La afición malsana de ciertos costeños de vincular a la Sierra con lo indígena —como si eso fuera un insulto o no hubiera espacio para otro tipo de amalgamas— y ese pasatiempo nocivo de algunas personas de la Sierra, de asociar al costeño con lo ordinario —como si fuésemos una caterva de inadaptados clones— han generado encono entre litoralenses y andinos. 

Pero elle y yo, que jugamos a menudo con lava, montes y llanuras, sabemos que los efluvios del pico más alto del Ecuador —el volcán Chimborazo— desembocan en el caudaloso río Guayas.

“Quizá los serranos no entienden a los costeños y los costeños no entienden a los serranos porque cada vez que unos encumbran la cordillera y otros descienden a la planicie sus oídos se taponan y quedan sordos”, dijimos alguna vez. 

También comentamos sobre la supuesta panacea a todos los males del Ecuador, el federalismo, llevando la charla al cenit de la sorna: —Y de aprobarse, ¿quién tendrá que darle la residencia a quién? ¿Usted a mí o yo a usted?—. 

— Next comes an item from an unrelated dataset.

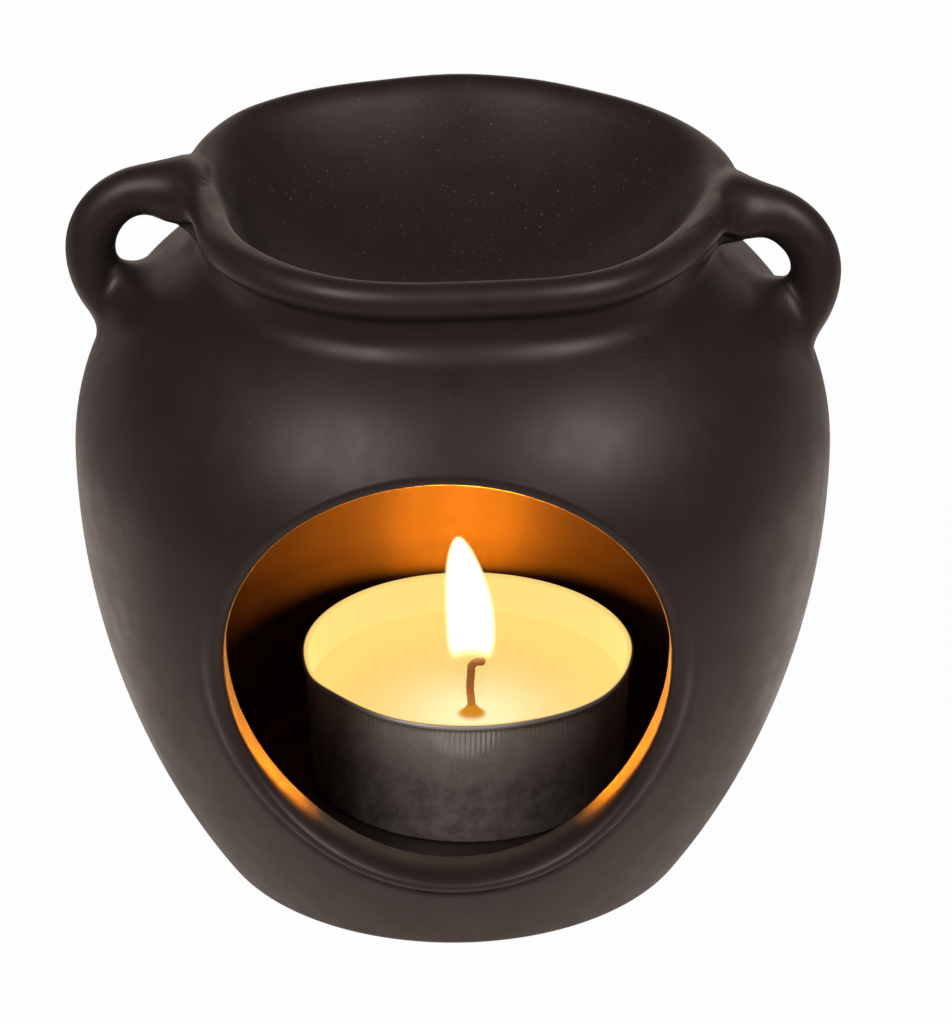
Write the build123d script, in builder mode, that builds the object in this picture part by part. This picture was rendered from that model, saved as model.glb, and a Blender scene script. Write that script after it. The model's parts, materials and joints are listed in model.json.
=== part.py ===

Por perversidad del destino, no pudimos vernos durante cuatro eternos meses. Y en medio de esa distancia, el paro torpedeó el que sería nuestro coordinado y deseado encuentro. Con ello, vino el temor de no poder abrazarnos en mucho tiempo y ante la inviabilidad de que elle viniera, yo tuve que subir a su montaña. 

Logré viajar la semana pasada para verlo. Ascendí la inclinada cordillera, soporté el odioso resuello que genera la altura, y embadurnada de trapos ante el insolente frío, pasé ocho días cobijada en sus brazos. 

Un día me brindó fritada, y yo otro le preparé patacones. Entre teletrabajo, reuniones y caricias se fueron la semana entera en un santiamén.  

Las despedidas entre ambos siempre han sido glaciales porque las responsabilidades nos obligan a traicionar el deseo de quedarnos más tiempo del que queremos. Y en esos momentos reverbera una impotencia que se traduce en comentarios egoístas. 

—Debo irme —le dije. 

Elle respondió con un gesto de desaprobación. 

—No soporto el frío ni la altura —agregué para justificar mi nada anhelada partida. 

Elle comentó bastante serio que no aguantaba la bulla de Guayaquil.

Nunca antes había hecho ese tipo de comentarios, pero entendí que estaba defendiendo su parcela. 

—Entonces nuestro próximo encuentro será en Pallatanga —le respondí. 

Pallatanga está ubicada geográficamente en la mitad de la Sierra y la Costa. Su clima es más benigno que el de su páramo y el de mi manglar. 

Y así, en silencio, me ayudó a hacer las maletas. Cuando terminamos de empacar me entregó un libro de Manuela Sáenz y una bolsa en la que había colocado pan —de Ambato—, avena y guineo. 

¿Habrá lonchera más antirregionalista que esa? 

Hidrató mis labios por última vez sin que ninguno de los dos mencionara una sola palabra, metió las maletas en el taxi y me fui.

Ya en la carretera, cuando bajaba la cordillera, mis ojos empezaron a aferrarse con dolor a las montañas en medio de las cuales elle nació y creció. Y entonces por fin, luego de más de un año de relación, comprendí su profundo amor por el río.